One topic of debate among art historians has been the importance of the legible texts in Cubist collages. In this instance, it is generally agreed that the newspaper text in the lower left is relevant. The headline “La Bataille s’est engagé” (the battle has begun) is from an article about the Balkan War, but it is often interpreted as a competitive challenge to Braque, referring to the use of papier collé. In that reading, this work is a direct response to, and attempt to one-up, Braque’s Fruit Dish and Glass.

The truncated masthead of the newspaper “LE JOU” (short for le journal, French for “the newspaper”) is also meaningful. It appears in many Cubist works and not only signifies the newspaper’s presence in the still life, but also a pun on the French words for “to play” (jouer) and “toy” (le jouet). This is a verbal echo of the many formal rhymes and visual puns that appear in Synthetic Cubist works. These allow for multiple readings of individual elements and the relationships between them.

Pablo Picasso, Guitar, Sheet Music and Glass, 1912, detail (McNay Museum, San Antonio)
Pablo Picasso, Guitar, Sheet Music and Glass, 1912, detail (McNay Museum, San Antonio)

In Guitar, Sheet Music and Glass, for example, “LE JOU” also recalls the French word for day (le jour), and suggests another reading for the forms in the work.

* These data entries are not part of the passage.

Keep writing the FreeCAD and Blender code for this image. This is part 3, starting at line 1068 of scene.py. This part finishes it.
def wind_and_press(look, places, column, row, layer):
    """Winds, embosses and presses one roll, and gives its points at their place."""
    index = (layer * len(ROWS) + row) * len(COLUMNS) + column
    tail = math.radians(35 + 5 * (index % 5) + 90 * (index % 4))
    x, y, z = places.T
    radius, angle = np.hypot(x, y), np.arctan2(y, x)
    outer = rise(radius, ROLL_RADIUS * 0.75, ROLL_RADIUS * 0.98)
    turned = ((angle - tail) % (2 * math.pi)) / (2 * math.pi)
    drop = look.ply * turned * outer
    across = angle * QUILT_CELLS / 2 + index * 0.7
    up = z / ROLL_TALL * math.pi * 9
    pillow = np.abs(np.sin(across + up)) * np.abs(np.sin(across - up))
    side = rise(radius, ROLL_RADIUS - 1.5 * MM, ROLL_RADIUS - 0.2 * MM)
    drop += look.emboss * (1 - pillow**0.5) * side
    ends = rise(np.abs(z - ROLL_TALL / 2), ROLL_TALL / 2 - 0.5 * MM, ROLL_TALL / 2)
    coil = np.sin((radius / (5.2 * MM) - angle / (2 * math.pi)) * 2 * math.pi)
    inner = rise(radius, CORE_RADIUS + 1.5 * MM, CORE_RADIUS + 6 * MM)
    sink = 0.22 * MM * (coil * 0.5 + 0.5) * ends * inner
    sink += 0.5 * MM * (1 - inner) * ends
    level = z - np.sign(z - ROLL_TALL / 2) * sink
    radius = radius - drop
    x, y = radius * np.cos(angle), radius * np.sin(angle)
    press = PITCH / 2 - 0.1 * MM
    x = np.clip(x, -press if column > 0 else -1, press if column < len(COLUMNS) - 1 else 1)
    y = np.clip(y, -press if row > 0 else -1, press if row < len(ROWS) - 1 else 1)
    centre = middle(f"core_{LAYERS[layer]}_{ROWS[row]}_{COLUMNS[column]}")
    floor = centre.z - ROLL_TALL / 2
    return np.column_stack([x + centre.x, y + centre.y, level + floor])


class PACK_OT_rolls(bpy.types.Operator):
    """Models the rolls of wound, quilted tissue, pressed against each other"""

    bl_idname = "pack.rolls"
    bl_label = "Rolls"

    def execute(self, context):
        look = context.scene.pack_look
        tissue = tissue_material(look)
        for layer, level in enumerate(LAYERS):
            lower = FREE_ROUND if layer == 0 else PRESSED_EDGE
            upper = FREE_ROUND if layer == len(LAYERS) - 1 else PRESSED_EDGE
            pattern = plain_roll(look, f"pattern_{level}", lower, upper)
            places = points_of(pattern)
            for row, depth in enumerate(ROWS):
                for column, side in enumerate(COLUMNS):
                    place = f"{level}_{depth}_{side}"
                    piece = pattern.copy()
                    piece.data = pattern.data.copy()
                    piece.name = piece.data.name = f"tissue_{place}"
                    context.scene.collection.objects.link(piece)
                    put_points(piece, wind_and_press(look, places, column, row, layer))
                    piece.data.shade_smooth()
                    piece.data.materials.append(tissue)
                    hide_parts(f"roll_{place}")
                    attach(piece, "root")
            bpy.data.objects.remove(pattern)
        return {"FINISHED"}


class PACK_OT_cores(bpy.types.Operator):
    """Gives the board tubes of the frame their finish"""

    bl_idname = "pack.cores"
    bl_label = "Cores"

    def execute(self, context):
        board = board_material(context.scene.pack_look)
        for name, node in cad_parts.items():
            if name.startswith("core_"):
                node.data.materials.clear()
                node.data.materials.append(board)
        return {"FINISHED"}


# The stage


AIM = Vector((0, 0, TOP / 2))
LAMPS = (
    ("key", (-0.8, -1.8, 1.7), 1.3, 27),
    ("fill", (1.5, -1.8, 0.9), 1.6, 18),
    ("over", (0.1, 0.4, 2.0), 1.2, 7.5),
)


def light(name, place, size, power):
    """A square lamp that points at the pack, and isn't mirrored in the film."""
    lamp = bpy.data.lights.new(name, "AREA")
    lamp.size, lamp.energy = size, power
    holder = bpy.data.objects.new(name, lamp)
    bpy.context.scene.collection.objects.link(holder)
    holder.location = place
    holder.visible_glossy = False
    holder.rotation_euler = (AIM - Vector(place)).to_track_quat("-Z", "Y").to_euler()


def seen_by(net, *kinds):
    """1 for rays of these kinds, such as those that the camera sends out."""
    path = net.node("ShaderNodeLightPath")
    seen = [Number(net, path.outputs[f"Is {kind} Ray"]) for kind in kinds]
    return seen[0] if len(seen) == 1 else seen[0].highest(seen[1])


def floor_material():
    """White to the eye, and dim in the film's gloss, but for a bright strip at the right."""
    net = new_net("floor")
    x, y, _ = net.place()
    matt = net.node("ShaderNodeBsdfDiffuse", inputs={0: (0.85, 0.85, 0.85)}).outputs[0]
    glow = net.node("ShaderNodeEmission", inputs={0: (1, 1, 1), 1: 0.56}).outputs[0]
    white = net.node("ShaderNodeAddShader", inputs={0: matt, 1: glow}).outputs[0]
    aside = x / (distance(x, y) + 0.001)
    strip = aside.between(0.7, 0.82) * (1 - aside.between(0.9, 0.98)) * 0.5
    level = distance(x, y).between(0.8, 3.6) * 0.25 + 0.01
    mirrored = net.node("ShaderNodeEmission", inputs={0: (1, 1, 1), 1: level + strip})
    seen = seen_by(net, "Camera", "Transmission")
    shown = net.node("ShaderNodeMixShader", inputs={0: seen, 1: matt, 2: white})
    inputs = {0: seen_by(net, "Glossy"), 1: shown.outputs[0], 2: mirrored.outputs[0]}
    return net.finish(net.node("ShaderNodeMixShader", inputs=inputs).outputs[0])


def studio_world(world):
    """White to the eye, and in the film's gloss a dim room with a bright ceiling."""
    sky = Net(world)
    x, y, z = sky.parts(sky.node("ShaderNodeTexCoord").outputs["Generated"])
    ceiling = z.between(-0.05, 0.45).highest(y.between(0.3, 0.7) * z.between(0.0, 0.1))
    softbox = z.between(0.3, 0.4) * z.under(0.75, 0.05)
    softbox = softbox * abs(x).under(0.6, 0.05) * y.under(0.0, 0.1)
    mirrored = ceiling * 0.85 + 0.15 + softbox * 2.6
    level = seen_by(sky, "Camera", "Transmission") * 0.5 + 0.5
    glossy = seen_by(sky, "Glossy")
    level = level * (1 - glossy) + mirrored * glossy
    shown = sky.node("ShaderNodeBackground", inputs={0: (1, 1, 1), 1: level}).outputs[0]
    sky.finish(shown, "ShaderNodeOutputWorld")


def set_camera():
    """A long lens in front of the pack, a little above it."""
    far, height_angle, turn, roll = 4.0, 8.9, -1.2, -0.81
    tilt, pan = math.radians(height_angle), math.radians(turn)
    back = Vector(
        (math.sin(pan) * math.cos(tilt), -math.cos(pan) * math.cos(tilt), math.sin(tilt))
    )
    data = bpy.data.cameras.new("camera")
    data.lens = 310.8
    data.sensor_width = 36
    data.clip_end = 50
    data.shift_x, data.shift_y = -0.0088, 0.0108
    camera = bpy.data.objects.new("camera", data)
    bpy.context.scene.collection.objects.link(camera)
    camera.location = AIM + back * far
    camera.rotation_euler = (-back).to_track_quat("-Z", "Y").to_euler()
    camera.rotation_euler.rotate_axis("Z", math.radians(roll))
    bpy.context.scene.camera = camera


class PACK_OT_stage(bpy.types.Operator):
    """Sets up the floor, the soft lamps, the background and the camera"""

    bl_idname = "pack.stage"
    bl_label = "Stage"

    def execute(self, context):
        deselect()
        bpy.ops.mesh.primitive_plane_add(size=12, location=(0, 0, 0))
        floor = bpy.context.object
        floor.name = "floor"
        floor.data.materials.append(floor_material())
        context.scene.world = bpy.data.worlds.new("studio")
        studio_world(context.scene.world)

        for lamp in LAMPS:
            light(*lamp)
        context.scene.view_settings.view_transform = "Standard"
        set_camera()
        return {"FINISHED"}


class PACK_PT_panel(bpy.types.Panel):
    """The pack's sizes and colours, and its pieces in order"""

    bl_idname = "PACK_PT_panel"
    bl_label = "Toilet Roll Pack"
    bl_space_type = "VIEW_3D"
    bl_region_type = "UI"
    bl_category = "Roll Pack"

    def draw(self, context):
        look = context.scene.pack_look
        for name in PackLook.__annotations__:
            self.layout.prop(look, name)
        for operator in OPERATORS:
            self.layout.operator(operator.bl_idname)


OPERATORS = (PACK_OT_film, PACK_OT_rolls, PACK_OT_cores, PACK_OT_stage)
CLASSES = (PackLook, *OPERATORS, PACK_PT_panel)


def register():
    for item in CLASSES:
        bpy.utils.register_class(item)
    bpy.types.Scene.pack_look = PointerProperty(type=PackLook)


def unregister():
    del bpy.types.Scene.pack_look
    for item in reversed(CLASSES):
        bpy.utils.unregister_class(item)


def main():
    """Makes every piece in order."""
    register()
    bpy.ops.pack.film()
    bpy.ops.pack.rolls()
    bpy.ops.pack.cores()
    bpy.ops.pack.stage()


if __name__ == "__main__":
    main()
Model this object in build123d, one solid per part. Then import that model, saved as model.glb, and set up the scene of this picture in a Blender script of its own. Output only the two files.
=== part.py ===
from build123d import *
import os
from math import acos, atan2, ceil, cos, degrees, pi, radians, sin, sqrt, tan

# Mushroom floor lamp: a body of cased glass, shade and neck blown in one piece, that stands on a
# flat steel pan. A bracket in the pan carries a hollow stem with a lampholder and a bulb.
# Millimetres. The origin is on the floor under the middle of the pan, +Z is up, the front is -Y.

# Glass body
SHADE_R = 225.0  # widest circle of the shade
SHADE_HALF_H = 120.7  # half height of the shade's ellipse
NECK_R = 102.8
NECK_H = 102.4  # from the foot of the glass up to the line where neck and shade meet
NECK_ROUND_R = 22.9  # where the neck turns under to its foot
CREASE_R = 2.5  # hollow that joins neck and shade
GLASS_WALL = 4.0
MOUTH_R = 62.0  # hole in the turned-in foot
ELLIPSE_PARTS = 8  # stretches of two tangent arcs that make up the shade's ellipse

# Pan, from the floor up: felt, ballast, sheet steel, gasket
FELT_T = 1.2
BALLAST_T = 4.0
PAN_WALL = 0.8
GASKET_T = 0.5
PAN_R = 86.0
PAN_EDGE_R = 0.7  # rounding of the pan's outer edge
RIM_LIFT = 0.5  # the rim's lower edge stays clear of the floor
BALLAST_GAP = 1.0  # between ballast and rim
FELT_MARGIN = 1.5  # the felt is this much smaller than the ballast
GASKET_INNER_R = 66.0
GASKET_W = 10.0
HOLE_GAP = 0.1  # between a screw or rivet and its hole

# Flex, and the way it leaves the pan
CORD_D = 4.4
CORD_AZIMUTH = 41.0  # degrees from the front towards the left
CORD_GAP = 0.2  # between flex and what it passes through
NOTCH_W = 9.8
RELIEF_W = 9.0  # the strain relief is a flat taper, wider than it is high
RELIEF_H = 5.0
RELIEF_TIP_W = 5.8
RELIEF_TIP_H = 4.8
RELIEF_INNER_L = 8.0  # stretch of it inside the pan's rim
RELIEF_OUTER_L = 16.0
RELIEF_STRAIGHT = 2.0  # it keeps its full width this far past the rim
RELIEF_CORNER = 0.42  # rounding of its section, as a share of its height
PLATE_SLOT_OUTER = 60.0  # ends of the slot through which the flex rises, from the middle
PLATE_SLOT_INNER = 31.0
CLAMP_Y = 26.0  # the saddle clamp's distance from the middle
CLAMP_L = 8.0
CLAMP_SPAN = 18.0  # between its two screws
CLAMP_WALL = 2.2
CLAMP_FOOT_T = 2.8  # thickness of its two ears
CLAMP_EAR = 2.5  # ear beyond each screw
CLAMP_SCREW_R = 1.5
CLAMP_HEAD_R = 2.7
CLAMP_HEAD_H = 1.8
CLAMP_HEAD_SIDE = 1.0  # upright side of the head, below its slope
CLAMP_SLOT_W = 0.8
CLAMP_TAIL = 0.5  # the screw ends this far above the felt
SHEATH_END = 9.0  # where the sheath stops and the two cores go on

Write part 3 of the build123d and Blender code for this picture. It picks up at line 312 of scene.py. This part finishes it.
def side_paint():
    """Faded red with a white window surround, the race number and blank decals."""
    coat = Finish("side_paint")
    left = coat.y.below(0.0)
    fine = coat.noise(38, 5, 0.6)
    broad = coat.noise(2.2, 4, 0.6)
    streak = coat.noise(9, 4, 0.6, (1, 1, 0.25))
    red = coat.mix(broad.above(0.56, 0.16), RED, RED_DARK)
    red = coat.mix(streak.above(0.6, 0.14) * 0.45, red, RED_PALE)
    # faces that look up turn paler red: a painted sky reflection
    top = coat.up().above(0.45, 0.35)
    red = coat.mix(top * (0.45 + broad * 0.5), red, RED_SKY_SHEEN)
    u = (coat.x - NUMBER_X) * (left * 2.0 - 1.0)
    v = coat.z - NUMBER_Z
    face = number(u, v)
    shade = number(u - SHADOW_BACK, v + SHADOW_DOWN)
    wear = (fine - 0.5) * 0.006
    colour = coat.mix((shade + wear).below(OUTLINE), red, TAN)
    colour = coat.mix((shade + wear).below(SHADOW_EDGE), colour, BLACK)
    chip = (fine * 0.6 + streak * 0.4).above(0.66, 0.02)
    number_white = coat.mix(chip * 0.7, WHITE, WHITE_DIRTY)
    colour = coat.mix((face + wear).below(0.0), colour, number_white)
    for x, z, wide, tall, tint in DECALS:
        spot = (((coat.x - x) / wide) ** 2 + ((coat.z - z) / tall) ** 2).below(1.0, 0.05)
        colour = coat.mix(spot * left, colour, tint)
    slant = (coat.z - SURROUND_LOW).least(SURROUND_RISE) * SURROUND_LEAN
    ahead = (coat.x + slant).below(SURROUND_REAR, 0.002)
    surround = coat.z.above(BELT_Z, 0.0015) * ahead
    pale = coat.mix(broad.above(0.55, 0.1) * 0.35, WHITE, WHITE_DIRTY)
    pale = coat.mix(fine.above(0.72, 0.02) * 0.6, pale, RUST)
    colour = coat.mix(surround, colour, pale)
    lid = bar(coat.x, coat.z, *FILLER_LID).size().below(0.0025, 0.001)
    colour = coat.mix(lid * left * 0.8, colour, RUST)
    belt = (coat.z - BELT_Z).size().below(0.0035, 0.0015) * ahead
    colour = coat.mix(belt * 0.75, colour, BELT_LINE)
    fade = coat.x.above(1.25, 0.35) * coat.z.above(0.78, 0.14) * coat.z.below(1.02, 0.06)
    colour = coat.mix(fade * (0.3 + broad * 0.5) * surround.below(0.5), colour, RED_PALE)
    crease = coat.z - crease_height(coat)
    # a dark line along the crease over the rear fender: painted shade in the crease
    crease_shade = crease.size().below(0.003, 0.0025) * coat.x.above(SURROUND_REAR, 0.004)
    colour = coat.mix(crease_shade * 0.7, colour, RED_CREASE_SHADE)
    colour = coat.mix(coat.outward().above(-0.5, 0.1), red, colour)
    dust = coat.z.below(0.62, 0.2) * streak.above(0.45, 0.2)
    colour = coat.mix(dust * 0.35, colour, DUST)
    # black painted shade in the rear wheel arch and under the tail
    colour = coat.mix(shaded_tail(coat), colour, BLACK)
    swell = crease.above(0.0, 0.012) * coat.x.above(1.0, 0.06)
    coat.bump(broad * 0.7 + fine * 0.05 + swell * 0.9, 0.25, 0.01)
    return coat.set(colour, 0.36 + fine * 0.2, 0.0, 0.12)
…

The circle of white paper overlapping the trapezoid of blue paper above it can be interpreted as representing not only a guitar’s sound hole and neck, but as the sun rising into the sky at the beginning of a new day. Battles often begin at dawn, and the paired juxtaposition of the papier collé guitar and the Analytic Cubist drawing of a glass suggests a competition between older and newer Cubist techniques.

In their collages Picasso and Braque avoided conventional, often expensive, art materials and overt displays of technical skill that would indicate artistic training. Prior to its use by Braque and Picasso, collage was primarily a craft technique used by women and hobbyists in the 19th century to make scrapbooks. Collages are “poor” art works that do not employ the professional artist’s traditional manual skills.

An enormous influence

For many people the appeal of early Cubist collage and papier collé is more intellectual than conventionally aesthetic. These works prompt the viewer to enjoy the multiple references and significations to be found in the combinations of forms and punning texts, rather than displaying the sensuous qualities of the painted surface or the artist’s skilled touch.

Despite its somewhat arcane intellectual appeal, however, Cubist collage had an enormous influence on modern art in the 20th century. Its employment of simplified planar forms was instrumental in the establishment of non-representational art, especially the geometric abstraction of movements such as Suprematism, Constructivism, De Stijl, Color Field painting, and Minimalism.[1]